Ello is the new anti-Facebook social network du jour (remember Crabgrass? Diaspora?) that’s attracting attention for its strong stance against advertising and advertising-related data harvesting as a business model. Will it actually be a success? Ben Thompson says no and, in the process of explaining his argument for why not, outlines some Business Model 101 that also applies to news and news-y startups:

I like companies that are incentivized to make and keep me happy:

— My favorite business model is a subscription: I pay every month for a piece of software or a service, which means the software or service provider is always under pressure to earn my money

— Advertising is actually not far off from a subscription-style service: while in a very narrow view the adage “you’re the product that’s being bought and sold” is certainly true, the reality is that the Google and Facebooks of the world are arguably even more incentivized to make sure the user experience is great. After all, the value they offer has to be sufficient to overcome the negative effects of advertising (and in some case, particularly Google search, there are times when advertising is actually additive to the user experience)

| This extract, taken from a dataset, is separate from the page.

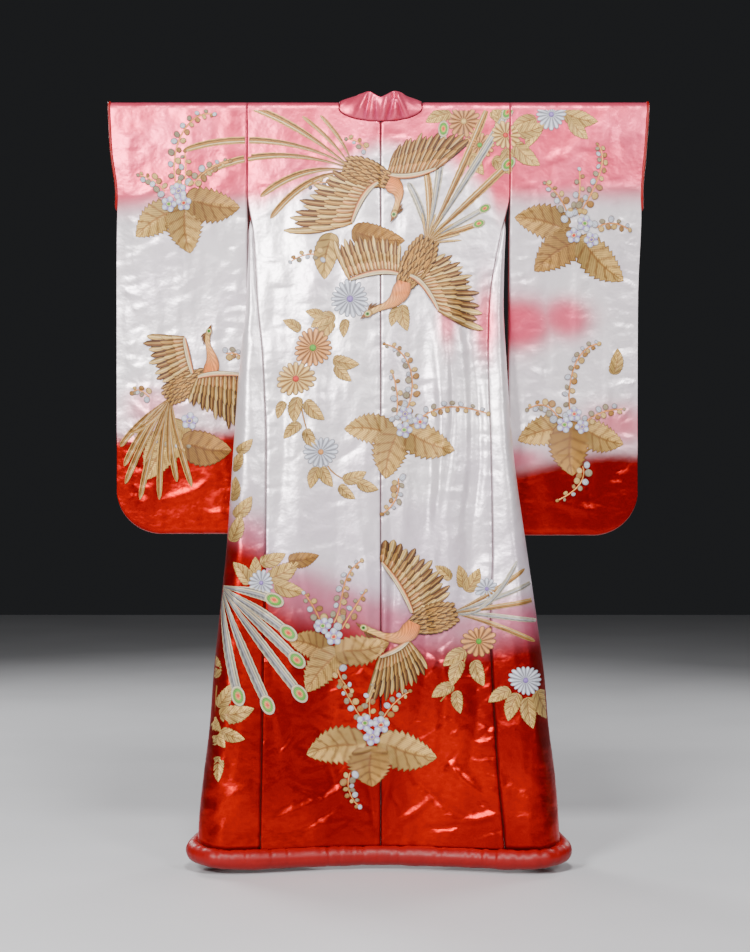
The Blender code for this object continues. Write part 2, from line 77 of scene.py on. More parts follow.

Up-front payments can go either way:

— I’m a fan of up-front payments if the developer has plans to release new versions of the software that require me to pay to upgrade. This sort of business is similar to high-margin hardware: not only must this developer offer something very compelling to earn my up-front payment, they must also deliver something of quality to ensure I’m willing to pay for versions two, three, and four
On the other hand, if the developer will never charge for upgrades, then I think this business model isn’t consumer friendly at all. A developer of such an app is incentivized to garner as many up-front payments as possible with no regard for existing customers

— “Unlock”-type schemes are the worse. These can be products where you need to pay for features or assistance to accomplish some given task (free-to-play definitely falls in this category). Developers who use these schemes are incentivized to make the experience of their product frustrating so that I might be willing to pay to avoid the frustration. But, once I pay, there is no incentive to keep me happy

News companies are, generally speaking, both blessed and cursed with the first two models Thompson outlines — blessed because of the promise of ongoing revenue and an alignment of incentives between user and producer; cursed because it means that, unlike most other people playing in the modern app economy, they have to keep earning users’ business every day, with all the cost structure issues that implies.